No national statistics are available but Dr Adeeba said those very ill or had stayed in hospital for a long period are more exposed to superbug infection.
Superbugs are bacteria that had become resistant to antibiotics following their frequent and wide-spread use.
On Wednesday, the World Health Organisation (WHO) released the Anti-microbial Resistance Global Report on Surveillance 2014 based on data provided by 114 countries.
Its first report looking at antimicrobial resistance, including antibiotic resistance globally, revealed this was a major threat to public health in all regions of the world.

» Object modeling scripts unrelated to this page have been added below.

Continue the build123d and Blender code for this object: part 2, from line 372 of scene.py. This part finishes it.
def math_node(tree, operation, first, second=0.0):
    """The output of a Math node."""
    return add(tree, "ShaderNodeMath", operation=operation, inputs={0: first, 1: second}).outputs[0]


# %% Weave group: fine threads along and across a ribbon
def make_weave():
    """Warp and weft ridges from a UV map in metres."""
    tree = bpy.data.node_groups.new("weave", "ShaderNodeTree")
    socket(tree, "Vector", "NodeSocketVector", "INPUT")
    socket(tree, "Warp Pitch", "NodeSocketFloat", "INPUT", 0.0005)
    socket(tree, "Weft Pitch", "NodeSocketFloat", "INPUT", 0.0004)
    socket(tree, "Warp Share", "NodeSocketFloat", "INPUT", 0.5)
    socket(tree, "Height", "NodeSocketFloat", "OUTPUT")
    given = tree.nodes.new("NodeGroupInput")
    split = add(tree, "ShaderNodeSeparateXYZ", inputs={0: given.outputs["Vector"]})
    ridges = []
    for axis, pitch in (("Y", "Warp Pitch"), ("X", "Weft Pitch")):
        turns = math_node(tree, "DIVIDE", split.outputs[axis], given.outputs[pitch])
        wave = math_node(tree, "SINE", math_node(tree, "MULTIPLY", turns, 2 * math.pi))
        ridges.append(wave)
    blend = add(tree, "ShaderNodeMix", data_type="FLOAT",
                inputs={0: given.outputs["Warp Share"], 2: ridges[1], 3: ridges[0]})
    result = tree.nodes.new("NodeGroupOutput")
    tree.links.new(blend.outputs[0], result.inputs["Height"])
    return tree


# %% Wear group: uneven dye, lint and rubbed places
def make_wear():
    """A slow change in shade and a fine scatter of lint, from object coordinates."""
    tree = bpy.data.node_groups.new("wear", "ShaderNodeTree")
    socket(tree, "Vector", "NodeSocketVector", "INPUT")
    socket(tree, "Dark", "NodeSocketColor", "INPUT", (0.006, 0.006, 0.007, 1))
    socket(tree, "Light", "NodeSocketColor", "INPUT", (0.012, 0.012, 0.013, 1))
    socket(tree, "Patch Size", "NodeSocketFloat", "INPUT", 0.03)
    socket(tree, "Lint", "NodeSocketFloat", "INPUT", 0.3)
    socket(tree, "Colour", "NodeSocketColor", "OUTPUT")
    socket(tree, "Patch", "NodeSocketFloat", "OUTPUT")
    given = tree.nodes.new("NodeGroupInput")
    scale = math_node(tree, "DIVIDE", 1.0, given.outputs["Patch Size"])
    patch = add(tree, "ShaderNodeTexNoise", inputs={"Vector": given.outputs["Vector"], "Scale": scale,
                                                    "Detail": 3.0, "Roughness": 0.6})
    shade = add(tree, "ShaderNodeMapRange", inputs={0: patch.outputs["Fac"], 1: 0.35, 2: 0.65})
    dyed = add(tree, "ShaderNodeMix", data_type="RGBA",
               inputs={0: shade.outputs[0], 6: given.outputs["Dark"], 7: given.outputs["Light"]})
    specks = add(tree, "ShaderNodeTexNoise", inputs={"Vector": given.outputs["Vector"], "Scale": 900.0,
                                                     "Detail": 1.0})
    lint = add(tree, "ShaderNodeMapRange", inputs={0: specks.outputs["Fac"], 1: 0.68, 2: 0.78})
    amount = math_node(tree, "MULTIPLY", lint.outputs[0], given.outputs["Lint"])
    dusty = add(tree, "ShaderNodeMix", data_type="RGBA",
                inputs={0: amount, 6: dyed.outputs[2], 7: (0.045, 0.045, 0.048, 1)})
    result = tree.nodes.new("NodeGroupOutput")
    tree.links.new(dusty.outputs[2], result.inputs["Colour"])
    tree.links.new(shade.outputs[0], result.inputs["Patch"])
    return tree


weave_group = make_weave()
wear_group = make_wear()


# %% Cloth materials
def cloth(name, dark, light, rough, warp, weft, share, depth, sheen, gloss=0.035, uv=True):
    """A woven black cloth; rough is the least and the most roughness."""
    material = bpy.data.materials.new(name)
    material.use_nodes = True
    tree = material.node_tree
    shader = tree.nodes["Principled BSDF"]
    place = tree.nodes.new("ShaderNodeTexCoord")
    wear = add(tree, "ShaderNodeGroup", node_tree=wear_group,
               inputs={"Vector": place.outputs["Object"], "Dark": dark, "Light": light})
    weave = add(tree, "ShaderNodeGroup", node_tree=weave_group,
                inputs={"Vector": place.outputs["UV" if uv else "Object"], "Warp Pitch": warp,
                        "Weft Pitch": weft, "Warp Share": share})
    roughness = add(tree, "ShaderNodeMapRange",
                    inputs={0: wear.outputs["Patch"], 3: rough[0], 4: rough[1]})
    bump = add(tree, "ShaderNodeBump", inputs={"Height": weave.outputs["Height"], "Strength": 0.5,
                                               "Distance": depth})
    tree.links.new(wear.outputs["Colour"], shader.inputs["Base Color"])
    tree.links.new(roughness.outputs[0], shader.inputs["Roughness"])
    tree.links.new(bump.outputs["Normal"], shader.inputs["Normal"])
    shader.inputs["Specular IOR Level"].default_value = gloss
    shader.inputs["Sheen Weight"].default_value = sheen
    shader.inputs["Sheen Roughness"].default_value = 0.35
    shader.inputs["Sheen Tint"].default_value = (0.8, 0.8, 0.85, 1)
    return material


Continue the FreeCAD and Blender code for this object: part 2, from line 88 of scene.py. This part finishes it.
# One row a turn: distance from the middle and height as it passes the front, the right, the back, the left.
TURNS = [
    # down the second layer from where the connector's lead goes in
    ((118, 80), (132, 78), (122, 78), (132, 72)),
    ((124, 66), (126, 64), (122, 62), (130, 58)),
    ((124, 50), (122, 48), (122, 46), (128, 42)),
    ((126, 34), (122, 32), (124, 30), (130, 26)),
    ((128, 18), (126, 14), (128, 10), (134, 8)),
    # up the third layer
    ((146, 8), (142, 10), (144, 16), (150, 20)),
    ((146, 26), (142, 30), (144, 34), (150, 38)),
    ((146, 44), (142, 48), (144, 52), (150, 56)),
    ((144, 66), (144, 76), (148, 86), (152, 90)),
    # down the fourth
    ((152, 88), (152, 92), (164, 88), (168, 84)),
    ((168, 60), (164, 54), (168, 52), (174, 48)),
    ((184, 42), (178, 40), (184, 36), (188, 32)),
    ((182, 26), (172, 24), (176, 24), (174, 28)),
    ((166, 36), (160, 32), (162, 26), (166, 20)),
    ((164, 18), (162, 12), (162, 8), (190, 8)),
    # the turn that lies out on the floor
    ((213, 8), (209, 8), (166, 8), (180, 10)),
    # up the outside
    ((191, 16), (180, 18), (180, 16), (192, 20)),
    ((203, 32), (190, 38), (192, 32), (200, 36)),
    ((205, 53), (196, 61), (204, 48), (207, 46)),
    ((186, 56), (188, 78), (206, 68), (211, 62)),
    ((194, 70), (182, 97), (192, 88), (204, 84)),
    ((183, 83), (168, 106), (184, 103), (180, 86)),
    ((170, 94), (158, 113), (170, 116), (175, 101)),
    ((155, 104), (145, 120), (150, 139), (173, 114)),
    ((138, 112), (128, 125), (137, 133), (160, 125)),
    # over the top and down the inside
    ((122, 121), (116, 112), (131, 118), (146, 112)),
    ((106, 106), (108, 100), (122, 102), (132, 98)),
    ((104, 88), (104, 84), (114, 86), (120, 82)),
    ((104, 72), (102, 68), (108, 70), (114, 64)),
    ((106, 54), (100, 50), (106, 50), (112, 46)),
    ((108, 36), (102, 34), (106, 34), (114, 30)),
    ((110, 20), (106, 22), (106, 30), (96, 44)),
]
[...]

“Without urgent, coordinated action by many stakeholders, the world is headed for a post-antibiotic era, in which common infections and minor injuries which have been treatable for decades can once again kill,” said WHO’s Assistant Director-General for Health Security Dr Keiji Fukuda on the WHO’s website.
Dr Adeeba said the biggest concern in Malaysia was hospital acquired infection and the main culprit was the Acinetobacter, a common bacteria resistant to most antibiotics and could cause pneumonia, blood infections, meningitis and even death.
Institute of Respiratory Medicine director Datuk Dr Abdul Razak Muttalif said the percentage of multi-drug resistant tuberculosis was still negligible.
One percent (240) of the 24,000 new TB patients diagnosed last year were multi-drug resistant and failed to be treated.
“This was mainly due to patients not adhering strictly to earlier treatment regime,” he said.
Health director-general Datuk Seri Dr Noor Hisham Abdullah warned that more bacteria would become resistant to more antibiotics in time, even the common ones, if people keep taking antibiotics even for minor ailments.